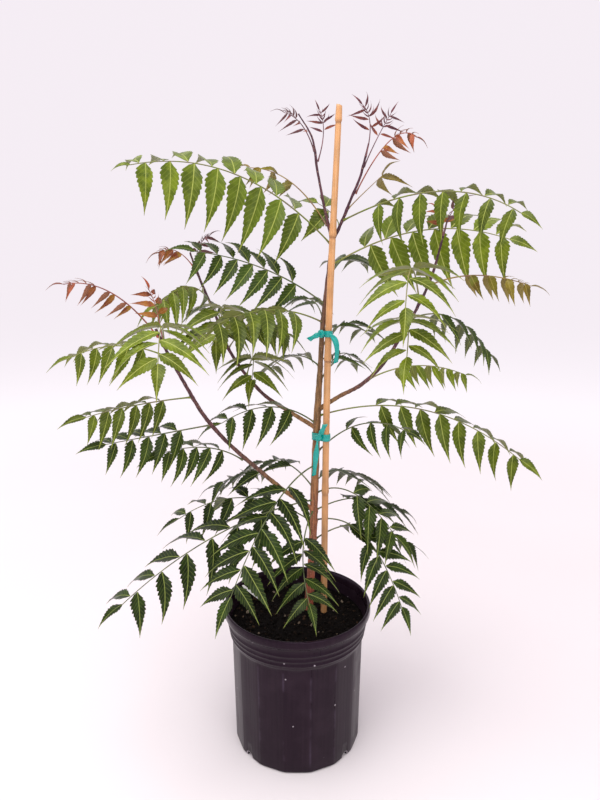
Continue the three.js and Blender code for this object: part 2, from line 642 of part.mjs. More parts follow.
// Point and directions on the rachis, carried straight on past its tip
function rachisFrame(leaf, x) {
  const share = THREE.MathUtils.clamp(x / leaf.whole, 0, 1);
  const point = leaf.curve.getPointAt(share);
  const forward = leaf.curve.getTangentAt(share);
  const up = new THREE.Vector3(...leaf.face);
  up.addScaledVector(forward, -up.dot(forward)).normalize();
  const left = up.clone().cross(forward);
  point.addScaledVector(forward, x - share * leaf.whole);
  return { point, forward, up, left };
}

// One point of a leaflet: reach out from the rachis, shift along it, lift off the blade's middle
function leafletPoint(leaf, leaflet, reach, shift, lift) {
  const droop = THREE.MathUtils.degToRad(leaflet.droop + leaflet.swing);
  const at = rachisFrame(leaf, leaflet.side ? leaflet.root + shift : leaflet.root);
  if (reach === 0) {
    at.point.addScaledVector(at.left, leaflet.side * BAR_WIDTH / 2);
    return at.point.addScaledVector(at.up, lift * BAR_DEPTH);
  }
  const out = at.left.clone().multiplyScalar(leaflet.side || 1);
  const run = new THREE.Vector3();
  const across = at.forward.clone();
  if (leaflet.side) {
    at.point.addScaledVector(out, BAR_WIDTH / 2);
    out.multiplyScalar(Math.cos(droop)).addScaledVector(at.up, -Math.sin(droop));
    run.addScaledVector(at.forward, Math.cos(leaf.sweep)).addScaledVector(out, Math.sin(leaf.sweep));
    run.z -= leaf.hang * Math.max(0, -out.z);
    run.normalize();
  } else {
    at.point.addScaledVector(out, shift);
    run.addScaledVector(at.forward, Math.cos(droop)).addScaledVector(at.up, -Math.sin(droop));
    across.copy(out);
  }
  const normal = run.clone().cross(across).normalize();
  normal.multiplyScalar(normal.dot(at.up) < 0 ? -1 : 1);
  const point = at.point.addScaledVector(run, reach).addScaledVector(normal, lift * BLADE_THICKNESS);
  point.z -= SAG * reach * reach / leaflet.length * (1 - Math.abs(run.z));
  return point;
}

// A leaflet's edge points, rear edge out to the tip and front edge back, on the flat plan
function leafletEdge(leaf, leaflet) {
  const half = leaf.slim * Math.min(WIDTH_SHARE * leaflet.length, PITCH_SHARE * leaf.pitch);
  const stretch = leaflet.side ? 1 / Math.sin(leaf.sweep) : 1;
  const small = leaflet.length < SMALL_LEAFLET;
  const rear = (small ? SMALL_TEETH : REAR_TEETH).map(([out, wide]) => [out, -wide * half]);
  const front = (small ? SMALL_TEETH : FRONT_TEETH).map(([out, wide]) => [out, wide * half]);
  const points = [[0, -ROOT_HALF], ...rear, [1, 0], ...front.reverse(), [0, ROOT_HALF]];
  return points.map(([out, wide]) => {
    const reach = out * leaflet.length;
    const bow = leaflet.side ? FALCATE * leaflet.length * out * out : 0;
    const shift = wide * stretch + bow;
    return edgePoint(leaf, leaflet, reach, shift);
  });
}

// Flat plan position of a leaflet's point, with the place where it comes to lie
function edgePoint(leaf, leaflet, reach, shift) {
  const plan = leaflet.side
    ? [leaflet.root + shift + reach * Math.cos(leaf.sweep),
      leaflet.side * (BAR_WIDTH / 2 + reach * Math.sin(leaf.sweep))]
    : [leaflet.root + reach, shift];
  const place = (lift, thicker = 1) => leafletPoint(leaf, leaflet, reach, shift, lift * thicker);
  return { plan, place };
}

// Point on the rachis's edge
function barPoint(leaf, side, x) {
  const plan = [x, side * BAR_WIDTH / 2];
  const place = (lift) => {
    const at = rachisFrame(leaf, x);
    at.point.addScaledVector(at.left, plan[1]);
    return at.point.addScaledVector(at.up, lift * BAR_DEPTH);
  };
  return { plan, place };
}

// Triangles of a flat patch, as trios of its points
function patchTriangles(points) {
  const corners = points.map(({ plan }) => new THREE.Vector2(...plan));
  return THREE.ShapeUtils.triangulateShape(corners, []).map((trio) => trio.map((i) => points[i]));
}

// Triangles of the rachis between its two edges, each reaching only to the next point
function barTriangles(right, left) {
  const trios = [];
  let [i, j] = [0, 0];
  while (i < right.length - 1 || j < left.length - 1) {
    const nextRight = i < right.length - 1 ? right[i + 1].plan[0] : Infinity;
    const nextLeft = j < left.length - 1 ? left[j + 1].plan[0] : Infinity;
    if (nextRight <= nextLeft) {
      trios.push([right[i], right[i + 1], left[j]]);
      i += 1;
    } else {
      trios.push([right[i], left[j + 1], left[j]]);
      j += 1;
    }
  }
  return trios;
}

// Thin solid with like triangles on both faces and a wall along its outline
function bentPlate(outline, trios, thicker = 1) {
  const corners = [];
  const add = (points) => points.forEach(([point, lift]) => corners.push(...point.place(lift, thicker)));
  for (const [a, b, c] of trios) {
    add([[a, 0.5], [b, 0.5], [c, 0.5]]);
    add([[a, -0.5], [c, -0.5], [b, -0.5]]);
  }
  outline.forEach((a, i) => {
    const b = outline[(i + 1) % outline.length];
    add([[a, -0.5], [b, -0.5], [b, 0.5]]);
    add([[a, -0.5], [b, 0.5], [a, 0.5]]);
  });
  const geometry = new THREE.BufferGeometry();
  geometry.setAttribute("position", new THREE.Float32BufferAttribute(corners, 3));
  return solidOf(geometry);
}

// One leaflet alone
function makeLeaflet(leaf, leaflet, thicker = 1) {
  const outline = leafletEdge(leaf, leaflet);
  const rightward = leaflet.side > 0 ? outline.reverse() : outline;
  return bentPlate(rightward, patchTriangles(rightward), thicker);
}

// Whole leaf in one outline, cut to the rachis between its leaflets
function makeLeaf(leaf) {
  const trios = [];
  const edge = (side) => {
    const outline = [barPoint(leaf, side, 0)];
    const bar = [outline[0]];
    for (const leaflet of leaf.leaflets) {
      if (leaflet.side === side && leaflet.clear) {
        const blade = leafletEdge(leaf, leaflet);
        const filled = fillBar(leaf, side, bar.at(-1), blade[0].plan[0]);
        trios.push(...patchTriangles(side < 0 ? blade : [...blade].reverse()));
        bar.push(...filled, blade[0], blade.at(-1));
        outline.push(...filled, ...blade);
      }
    }
    const last = [...fillBar(leaf, side, bar.at(-1), leaf.length), barPoint(leaf, side, leaf.length)];
    bar.push(...last);
    outline.push(...last);
    return { outline, bar };
  };
  const right = edge(-1);
  const left = edge(1);
  trios.push(...barTriangles(right.bar, left.bar));
  const tip = leaf.end.clear ? leafletEdge(leaf, leaf.end).slice(1, -1) : [];
  if (tip.length) {
    trios.push(...patchTriangles([right.bar.at(-1), ...tip, left.bar.at(-1)]));
  }
  return bentPlate([...right.outline, ...tip, ...left.outline.reverse()], trios);
}

// Points on a bare stretch of the rachis, so that it follows its curve
function fillBar(leaf, side, from, end) {
  const start = from.plan[0];
  const count = Math.floor((end - start) / BAR_STEP);
  const points = [];
  for (let i = 1; i <= count; i += 1) {
    points.push(barPoint(leaf, side, start + (end - start) * i / (count + 1)));
  }
  return points;
}

// Rachis alone
function makeBar(leaf) {
  const [right, left] = [-1, 1].map((side) => {
    const start = barPoint(leaf, side, 0);
    return [start, ...fillBar(leaf, side, start, leaf.length), barPoint(leaf, side, leaf.length)];
  });
  const trios = barTriangles(right, left);
  return bentPlate([...right, ...left.reverse()], trios);
}

function boxesMeet(one, other) {
  return [0, 1, 2].every((k) => one.min[k] <= other.max[k] && other.min[k] <= one.max[k]);
}

// Swings each leaflet until it is clear of all that stands, and leaves it out if it never is
function clearLeaflets(leaves, standing) {
  const bars = leaves.map((leaf) => ({ solid: makeBar(leaf), leaf }));
  const blocks = [...standing.map((solid) => ({ solid })), ...bars];
  for (const block of blocks) {
    block.box = block.solid.boundingBox();
  }
  for (const leaf of leaves) {
    for (const leaflet of [...leaf.leaflets, leaf.end]) {
      leaflet.clear = SWINGS.some((swing) => {
        leaflet.swing = swing;
        const wide = makeLeaflet(leaf, leaflet, 1 + 2 * CLEARANCE / BLADE_THICKNESS);
        const box = wide.boundingBox();
        return !blocks.some((block) => block.leaf !== leaf && boxesMeet(block.box, box)
          && wide.intersect(block.solid).volume() > 0);
      });
      if (leaflet.clear) {
        const solid = makeLeaflet(leaf, leaflet);
        blocks.push({ solid, leaf, box: solid.boundingBox() });
      }
    }
  }
}

function makeTree() {
  const group = new THREE.Group();
  const wood = makeWood();
  const stake = makeStake();
  const trunkHole = { ...STEMS.trunk, line: lowered(STEMS.trunk.line) };
  const holes = [
    stemSolid(trunkHole, GAP + HOLE_EASE), makeStake(GAP, lowered(STAKE_LINE)), makeLabel(GAP),
  ];
  const pot = makePot();
  const soil = makeSoil(holes);
  const label = makeLabel();
  const ties = Object.entries(TIES).map(([name, tie]) => [name, makeTie(tie)]);
  group.add(meshOf("pot", pot, POT_COLOUR, 0.45));
  group.add(meshOf("soil", soil, SOIL_COLOUR, 0.95));
  group.add(meshOf("wood", wood, WOOD_COLOUR, 0.8));
  group.add(meshOf("stake", stake, STAKE_COLOUR, 0.6));
  group.add(meshOf("label", label, LABEL_COLOUR, 0.5));
  for (const [name, tie] of ties) {
    group.add(meshOf(name, tie, TAPE_COLOUR, 0.4));
  }
  const room = makeWood(GAP);
  const leaves = LEAVES.map((row, index) => layOut(row, index, room));
  clearLeaflets(leaves, [pot, soil, wood, stake, label, ...ties.map(([, tie]) => tie)]);
  for (const leaf of leaves) {
    group.add(meshOf(`leaf_${leaf.name}`, makeLeaf(leaf), TONES[leaf.tone], 0.55));
  }
  return group;
}

// A centre line with its foot a little lower
function lowered([foot, ...rest]) {
  return [[foot[0], foot[1], foot[2] - 2 * GAP], ...rest];
}

const group = makeTree();
export default group;
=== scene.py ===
import math

import bmesh
import bpy
import numpy as np
from bpy.props import FloatProperty, FloatVectorProperty, IntProperty, PointerProperty
from bpy.types import Operator, Panel, PropertyGroup
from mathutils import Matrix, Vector, kdtree, noise


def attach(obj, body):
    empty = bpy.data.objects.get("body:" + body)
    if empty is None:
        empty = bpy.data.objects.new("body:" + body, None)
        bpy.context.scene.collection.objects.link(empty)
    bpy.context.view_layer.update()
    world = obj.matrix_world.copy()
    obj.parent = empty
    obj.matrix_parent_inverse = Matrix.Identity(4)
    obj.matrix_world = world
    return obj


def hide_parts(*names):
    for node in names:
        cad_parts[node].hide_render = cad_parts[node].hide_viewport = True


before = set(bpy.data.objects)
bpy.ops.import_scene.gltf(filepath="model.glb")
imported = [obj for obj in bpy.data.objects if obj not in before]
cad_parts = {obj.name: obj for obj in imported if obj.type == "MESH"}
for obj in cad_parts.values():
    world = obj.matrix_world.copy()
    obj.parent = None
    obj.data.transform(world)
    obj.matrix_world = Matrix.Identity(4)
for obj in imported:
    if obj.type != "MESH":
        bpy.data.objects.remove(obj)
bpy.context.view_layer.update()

bl_info = {
    "name": "Potted neem tree",
    "version": (1, 0, 0),
    "blender": (4, 5, 0),
    "location": "3D View > Sidebar > Neem tree",
    "description": "Dresses the solids of a potted neem tree with fine leaves, bark, soil and pot",
    "category": "Object",
}

MM = 0.001

# Sizes shared with the solids, in millimetres
STEMS = {
    "trunk": {
        "line": (
            (13, 22, 130), (17, 22, 186), (22, 22, 270), (25, 22, 370),
            (28, 22, 470), (32, 21, 550), (37, 20, 635), (48, 19, 737),
        ),
        "radii": (4.5, 7.2, 6, 5.7, 5.4, 5, 3.6, 3.1, 2.5),
    },
    "fork_left": {
        "line": (
            (47, 19, 730), (36, 24, 776), (27, 28, 822), (20, 30, 862), (2, 31, 892),
        ),
        "radii": (2.2, 1.8, 1.4, 1),
    },
    "fork_right": {
        "line": (
            (47, 19, 728), (60, 18, 755), (72, 14, 785), (83, 9, 812), (92, 5, 850),
        ),
        "radii": (2.2, 1.9, 1.6, 1.2),
    },
    "branch_left": {
        "line": (
            (25, 22, 345), (-20, 5, 383), (-55, -12, 420), (-90, -32, 460),
            (-120, -48, 502), (-142, -62, 548), (-160, -74, 590), (-172, -80, 620),
        ),
        "radii": (3.4, 3, 2.6, 2.2, 1.5),
    },
    "branch_back": {
        "line": (
            (28, 22, 470), (-14, 40, 492), (-54, 56, 517), (-98, 76, 570),
            (-122, 84, 628), (-148, 90, 690), (-157, 90, 718),
        ),
        "radii": (3.2, 2.7, 2.3, 1.9, 1.2),
    },
    "branch_right": {
        "line": (
            (31, 22, 498), (60, 25, 516), (90, 10, 536), (118, -5, 568),
            (142, -16, 613), (157, -20, 642), (175, -20, 684), (192, -20, 754),
        ),
        "radii": (3.2, 2.7, 2.3, 1.9, 1.2),
    },
}

STAKE_LINE = ((40, 14, 8), (40, 14, 190), (41, 13, 440), (44, 11, 640), (54, 8, 898))
STAKE_NODES = (378, 570, 738, 880)
STAKE_RADIUS = 4.85
STAKE_TOP_RADIUS = 3.95
STAKE_TAPER_SHARE = 0.75
STAKE_LENGTH = 895
STAKE_RINGS = 330
STAKE_SIDES = 32
STEM_STEP = 3.2
STEM_SIDES = 22
TIES = {
    "tie_upper": {
        "height": 606,
        "band": 10,
        "tails": (((60, -2, 610), (53, 2, 567)), ((28, 3, 606), (16, 8, 598))),
    },
    "tie_lower": {
        "height": 459,
        "band": 12,
        "tails": (((27, 3, 440), (24, 6, 404)), ((35, 3, 468), (39, 4, 480))),
    },
}
KNOT_HALF = 5.6
KNOT_DEPTH = 2.6
TAIL_HALF = 3.4
LABEL_FOOT = (-40, 46, 173)
LABEL_SIZE = (1, 9, 60)
LABEL_LEAN = 50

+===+

**Your instructions**: Return, unchanged, the run of lines above that opens with the line containing "before = set(bpy.data.objects)" and closes with the line containing "obj.parent = None". Include both.

**Solution below**:
before = set(bpy.data.objects)
bpy.ops.import_scene.gltf(filepath="model.glb")
imported = [obj for obj in bpy.data.objects if obj not in before]
cad_parts = {obj.name: obj for obj in imported if obj.type == "MESH"}
for obj in cad_parts.values():
    world = obj.matrix_world.copy()
    obj.parent = None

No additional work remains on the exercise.